Invest in promoting it
Even if you write the best piece of work you’ve ever done, unless you have a platform that is already popular then you won’t get much traction without promoting it yourself. This is where the “make great content” mantra really falls apart. Really it should be “make great content, do great promotion”, if you want any chance of success.
More and more I’m hearing stories of success from those who have devoted the same amount (or more) time to promotion than they spent on their writing. From my experience this is the best approach and there are plenty of options available from the free (social media, building an email list) to the paid (Google AdWords, Facebook Ads etc) or even outsourced (agent or agency).
Review what you learnt
No words are ever really wasted.
Every piece of writing you complete will improve your range of styles and the flow of ideas you have for the future. Although none of my books have ever really been what you’d call a ‘success’ I’m ok with that. They gave me a chance to take on new writing challenges and go outside of my comfort zone. Even writing fiction helped me no end with writing business content in my day job.

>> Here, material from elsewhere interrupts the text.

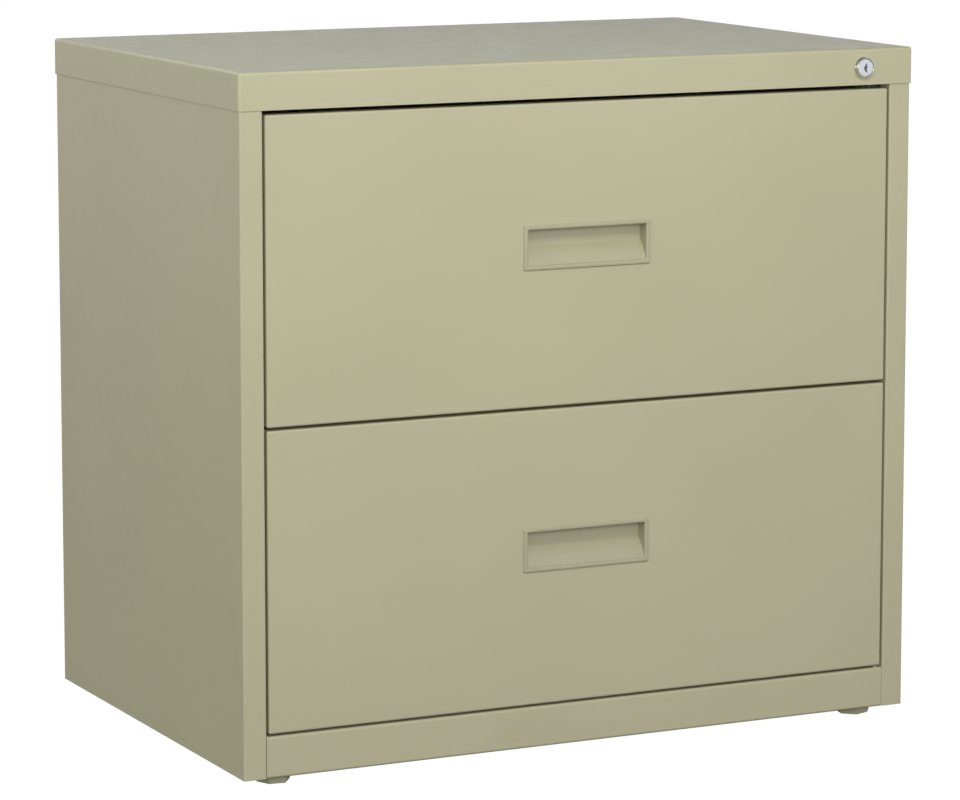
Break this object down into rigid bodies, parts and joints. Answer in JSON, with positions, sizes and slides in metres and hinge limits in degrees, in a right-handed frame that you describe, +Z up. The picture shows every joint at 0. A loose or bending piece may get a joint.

The other area to explore is why the content failed. Was the audience not interested in it? Was the pace too slow? Did you price it incorrectly? Did it need more visuals? Run through the possible areas for failure and get feedback from others. Ask the people who shared the piece what they liked and didn’t like, and always include your email address on your work so people can share their views.
Suzanne Collins wrote the Underland books before she wrote the Hunger Games and although you may not have heard of the former I’m sure you’ve heard of the latter. Whilst the Underland books never reached the same sales success, the themes of war and greek mythology in those books fed in well to the Hunger Games and helped refine her craft. Suzanne could have stopped at one, admittedly quite successful series, but she kept going and kept improving her work and hit upon one of the biggest literary successes in recent time.
After you’ve looked back over your content to understand what didn’t work the next step is to see how it could be given a fresh lease of life. Could you write a follow-up that explores those themes in a different way? Could you change the format (e.g. in to an Infographic or a video?). Could you launch it in a different place to get more traction? There are many ways you can turn a failed piece of writing in to something new (here are a few more ideas).
If you write something and it fails you are not an anomaly. There are far more failed pieces of writing than successful ones. It’s easier than ever for people to create content and competition has never been greater.
The writers who are really successful more often than not are those who refined their craft over time. Their ‘overnight success’ is years in the making.
Returning to Suzanne Collins, she wrote in the background on children’s TV shows for almost a decade before she got her breakthrough piece of writing. Seth Godin blogged for years before marketers knew his name and pretty much every legendary writer you see today slaved away for a small audience for years before they made it big. But they kept going through every failure.
Own your failures. Promote them. Improve them. Learn from them.